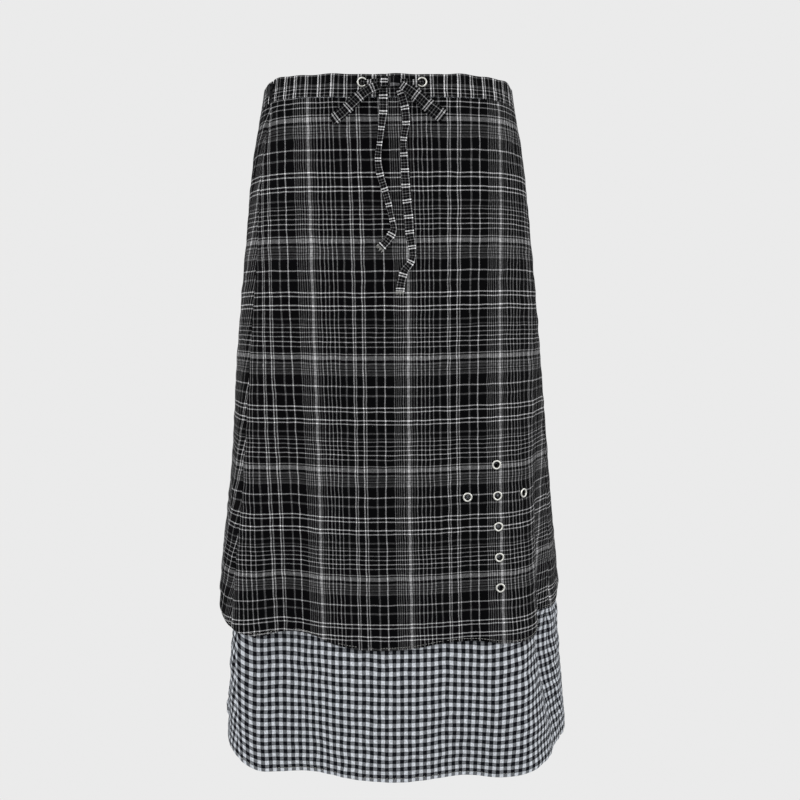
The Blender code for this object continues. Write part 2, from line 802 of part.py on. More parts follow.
def zip_wall(name, width, top, bottom, outer, inner, rows, finish):
    """A strip along the left seam, between two depths behind the outer face."""
    half = seam_gap_share(width) / 2
    drops = np.linspace(top, bottom, rows + 1)[:, None]
    places = left_seam(drops) + np.linspace(-half, half, ZIP_COLUMNS + 1)
    drops = np.broadcast_to(drops, places.shape)
    front, back = (overskirt_face(places, drops, depth(places, drops)) for depth in (outer, inner))
    points, faces = closed_wall(front, back)
    add_object(name, points, faces, finish)


def side_zip(tape_finish, metal):
    """The zip in the left seam: tape behind both skirts, teeth in the waistband's slit, slider and pull."""

    def tape_face(place, drop):
        layers = np.where(drop < 0, 0.0, layer_space(place, np.maximum(drop, 0)) + CLOTH)
        return np.maximum(layers, BAND_CLOTH) + ZIP_TAPE_CLEARANCE

    def tape_back(place, drop):
        return tape_face(place, drop) + ZIP_TAPE_THICKNESS

    zip_wall("zip_tape", ZIP_TAPE_WIDTH, ZIP_TOP, ZIP_END_DROP, tape_face, tape_back, 9, tape_finish)
    zip_wall(
        "zip_teeth",
        ZIP_TEETH_WIDTH,
        ZIP_TEETH_TOP,
        ZIP_TEETH_END,
        lambda place, drop: np.full_like(drop, ZIP_TEETH_DEPTH),
        lambda place, drop: np.full_like(drop, BAND_CLOTH + ZIP_TAPE_CLEARANCE - SEAM_GAP),
        2,
        tape_finish,
    )
    slider_drop = ZIP_TEETH_TOP + SLIDER_SIZE[1] / 2
    frame = frame_on(left_seam(slider_drop), slider_drop)
    add_block("zip_slider", frame, SLIDER_SIZE, (0, 0, SLIDER_SIZE[2] / 2 - SLIDER_SINK), metal)
    pull(frame, metal)


def add_block(name, frame, size, centre, finish):
    """A box with bevelled edges, placed in a frame."""
    work = bmesh.new()
    bmesh.ops.create_cube(work, size=1.0)
    for vertex in work.verts:
        vertex.co = Vector([c * s + m for c, s, m in zip(vertex.co, size, centre)])
    bmesh.ops.bevel(work, geom=work.edges, offset=BLOCK_BEVEL, segments=1, affect="EDGES")
    work.verts.index_update()
    points = np.array([v.co for v in work.verts])
    faces = [[v.index for v in f.verts] for f in work.faces]
    work.free()
    made = add_object(name, points, faces, finish)
    made.matrix_world = frame


def pull(frame, metal):
    """The pull tab: a flat drop shape that hangs from the slider, its origin on the hinge line."""
    hinge = frame @ Matrix.Translation(Vector((0, PULL_RISE, PULL_STAND)) * MM)
    outline = []
    for turn in np.linspace(-0.5 * math.pi, 0.5 * math.pi, 7):
        outline.append((PULL_NECK / 2 * math.sin(turn), PULL_NECK / 2 * math.cos(turn)))
    low = PULL_LENGTH - PULL_WIDTH / 2 - PULL_NECK / 2
    for turn in np.linspace(0.5 * math.pi, 1.5 * math.pi, 9):
        outline.append((PULL_WIDTH / 2 * math.sin(turn), -low + PULL_WIDTH / 2 * math.cos(turn)))
    count = len(outline)
    half = PULL_THICKNESS / 2
    points = [(x, y, -half) for x, y in outline] + [(x, y, half) for x, y in outline]
    faces = [list(range(count)), list(range(2 * count - 1, count - 1, -1))]
    for i in range(count):
        j = (i + 1) % count
        faces.append((i, j, count + j, count + i))
    made = add_object("zip_pull", np.array(points), faces, metal)
    made.matrix_world = hinge


def build():
    clear_scene()
    plaid = material("plaid cotton", (0.03, 0.03, 0.035), 0.9)
    gingham = material("gingham cotton", (0.45, 0.47, 0.5), 0.9)
    silver = material("silver-plated brass", (0.8, 0.8, 0.78), 0.3, 1.0)
    black = material("black zip", (0.01, 0.01, 0.01), 0.5)
    panels = body_panels({"plaid": plaid, "gingham": gingham})
    frames = band_eyelets(panels["waistband_front"], silver)
    cross_eyelets(panels["overskirt_front"], silver)
    tie(frames, plaid)
    side_zip(black, black)


build()
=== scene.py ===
import math

import bpy
import numpy as np
from mathutils import Matrix, Vector


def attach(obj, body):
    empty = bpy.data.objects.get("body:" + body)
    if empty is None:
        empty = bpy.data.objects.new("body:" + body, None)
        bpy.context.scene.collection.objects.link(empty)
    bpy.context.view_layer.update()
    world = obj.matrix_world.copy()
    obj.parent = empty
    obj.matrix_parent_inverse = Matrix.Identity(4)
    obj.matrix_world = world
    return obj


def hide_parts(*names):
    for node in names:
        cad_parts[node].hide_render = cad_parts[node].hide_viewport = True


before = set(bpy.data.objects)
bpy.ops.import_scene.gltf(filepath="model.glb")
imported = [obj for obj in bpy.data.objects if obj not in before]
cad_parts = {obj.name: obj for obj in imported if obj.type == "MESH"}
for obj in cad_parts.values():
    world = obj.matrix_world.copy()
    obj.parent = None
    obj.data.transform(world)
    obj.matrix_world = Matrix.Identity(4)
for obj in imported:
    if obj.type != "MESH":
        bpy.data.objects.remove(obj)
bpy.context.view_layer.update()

# Sizes are in millimetres, as a pattern cutter writes them, and meshes are made in metres.
# A place is the share of the way from centre front (0) to centre back (1, or -1 round the left).
# A drop is a distance down the cloth from the waistband's seam.
mm = 0.001
seamGap = 0.3

# Camera and light

camera = {"side": 13.5, "distance": 1900, "pitch": 11.65, "lens": 69.84}
lights = {
    "key": {"at": (-1.5, -2.6, 1.5), "aim": (0, 0, -0.4), "size": 2.2, "watts": 42},
    "fill": {"at": (2.0, -2.4, 0.6), "aim": (0, 0, -0.4), "size": 2.4, "watts": 26},
    "back": {"at": (0.6, 2.4, 1.8), "aim": (0, 0, -0.3), "size": 2.4, "watts": 40},
    "left": {"at": (-2.6, -0.6, 0.2), "aim": (0, 0, -0.4), "size": 1.6, "watts": 20},
    "right": {"at": (2.6, -0.6, 0.2), "aim": (0, 0, -0.4), "size": 1.6, "watts": 18},
}
stage = {"drop": 1.06, "radius": 14.0, "shade": 0.83, "world": 0.83}


def placeCamera():
    # looks along +Y, turned down by the pitch
    made = bpy.data.objects.new("camera", bpy.data.cameras.new("camera"))
    made.data.lens = camera["lens"]
    made.location = (camera["side"] * mm, -camera["distance"] * mm, 0)
    made.rotation_euler = (math.radians(90 - camera["pitch"]), 0, 0)
    bpy.context.scene.collection.objects.link(made)
    bpy.context.scene.camera = made


def placeLights():
    for name, lamp in lights.items():
        data = bpy.data.lights.new(name, "AREA")
        data.size = lamp["size"]
        data.energy = lamp["watts"]
        made = bpy.data.objects.new(name, data)
        made.location = lamp["at"]
        aim = Vector(lamp["aim"]) - Vector(lamp["at"])
        made.rotation_euler = aim.to_track_quat("-Z", "Y").to_euler()
        bpy.context.scene.collection.objects.link(made)


def placeStage():
    world = bpy.data.worlds.new("studio")
    world.use_nodes = True
    sky = world.node_tree.nodes["Background"]
    sky.inputs["Color"].default_value = (stage["world"],) * 3 + (1,)
    bpy.context.scene.world = world
    bpy.context.scene.view_settings.view_transform = "Standard"
    turn = np.linspace(0, 2 * math.pi, 49)[:-1]
    ring = np.stack([np.cos(turn), np.sin(turn)], 1) * stage["radius"]
    points = [(x, y, -stage["drop"]) for x, y in ring]
    mesh = bpy.data.meshes.new("floor")
    mesh.from_pydata(points, [], [list(range(len(points)))])
    floor = bpy.data.objects.new("floor", mesh)
    bpy.context.scene.collection.objects.link(floor)
    pale = bpy.data.materials.new("pale floor")
    pale.use_nodes = True
    shader = pale.node_tree.nodes["Principled BSDF"]
    shade = (stage["shade"],) * 3 + (1,)
    shader.inputs["Base Color"].default_value = (0, 0, 0, 1)
    shader.inputs["Roughness"].default_value = 1
    shader.inputs["Specular IOR Level"].default_value = 0
    shader.inputs["Emission Color"].default_value = shade
    shader.inputs["Emission Strength"].default_value = 1
    mesh.materials.append(pale)


placeCamera()
placeLights()
placeStage()
print("stage, lights and camera")

# The cut of the skirt, and its form when worn

bandHeight = 26
overskirtLength = 658
underskirtLength = 818
solidCloth = 1.4
bandCloth = 3.1
leftSeam = {"place": -0.345, "drift": 0.045}
rightSeam = 0.45
waist = {"seamHeight": -19, "dip": 20, "dipPlace": 0.5, "dipSpreads": (0.158, 0.165)}
clothSlope = 0.995
frontRoundness = 3.1
backRoundness = 2.4
sideLinePower = 6
placeStep = 0.004
dropStep = 2.0

sectionColumns = ("height", "left", "leftLine", "right", "rightLine", "front", "back")
overskirtSections = (
    (10, 144, 0, 144, 0, 115, 104),
    (-20, 149, 0, 148, 0, 115, 106),
    (-85, 161, 2, 160, 5, 119, 122),
    (-200, 174, 3, 174, 12, 121, 140),
    (-330, 187, 3, 188, 22, 122, 152),
    (-460, 198, 0, 201, 35, 123, 162),
    (-590, 215, -4, 213, 48, 124, 174),
    (-690, 226, -10, 221, 60, 125, 184),
)
underskirtSections = (
    (10, 219, 14, 231, 8, 145, 196),
    (-850, 219, 14, 231, 8, 145, 196),
)
underskirtFreeDrop = 640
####
THE PROBLEM:
In the data above, find the line that contains "faces.append((i, j, count" and the line that contains "bpy.data.objects.remove(obj)". Repeat exactly those lines and every line between them, and only those.

TASK RESPONSE:
        faces.append((i, j, count + j, count + i))
    made = add_object("zip_pull", np.array(points), faces, metal)
    made.matrix_world = hinge


def build():
    clear_scene()
    plaid = material("plaid cotton", (0.03, 0.03, 0.035), 0.9)
    gingham = material("gingham cotton", (0.45, 0.47, 0.5), 0.9)
    silver = material("silver-plated brass", (0.8, 0.8, 0.78), 0.3, 1.0)
    black = material("black zip", (0.01, 0.01, 0.01), 0.5)
    panels = body_panels({"plaid": plaid, "gingham": gingham})
    frames = band_eyelets(panels["waistband_front"], silver)
    cross_eyelets(panels["overskirt_front"], silver)
    tie(frames, plaid)
    side_zip(black, black)


build()
=== scene.py ===
import math

import bpy
import numpy as np
from mathutils import Matrix, Vector


def attach(obj, body):
    empty = bpy.data.objects.get("body:" + body)
    if empty is None:
        empty = bpy.data.objects.new("body:" + body, None)
        bpy.context.scene.collection.objects.link(empty)
    bpy.context.view_layer.update()
    world = obj.matrix_world.copy()
    obj.parent = empty
    obj.matrix_parent_inverse = Matrix.Identity(4)
    obj.matrix_world = world
    return obj


def hide_parts(*names):
    for node in names:
        cad_parts[node].hide_render = cad_parts[node].hide_viewport = True


before = set(bpy.data.objects)
bpy.ops.import_scene.gltf(filepath="model.glb")
imported = [obj for obj in bpy.data.objects if obj not in before]
cad_parts = {obj.name: obj for obj in imported if obj.type == "MESH"}
for obj in cad_parts.values():
    world = obj.matrix_world.copy()
    obj.parent = None
    obj.data.transform(world)
    obj.matrix_world = Matrix.Identity(4)
for obj in imported:
    if obj.type != "MESH":
        bpy.data.objects.remove(obj)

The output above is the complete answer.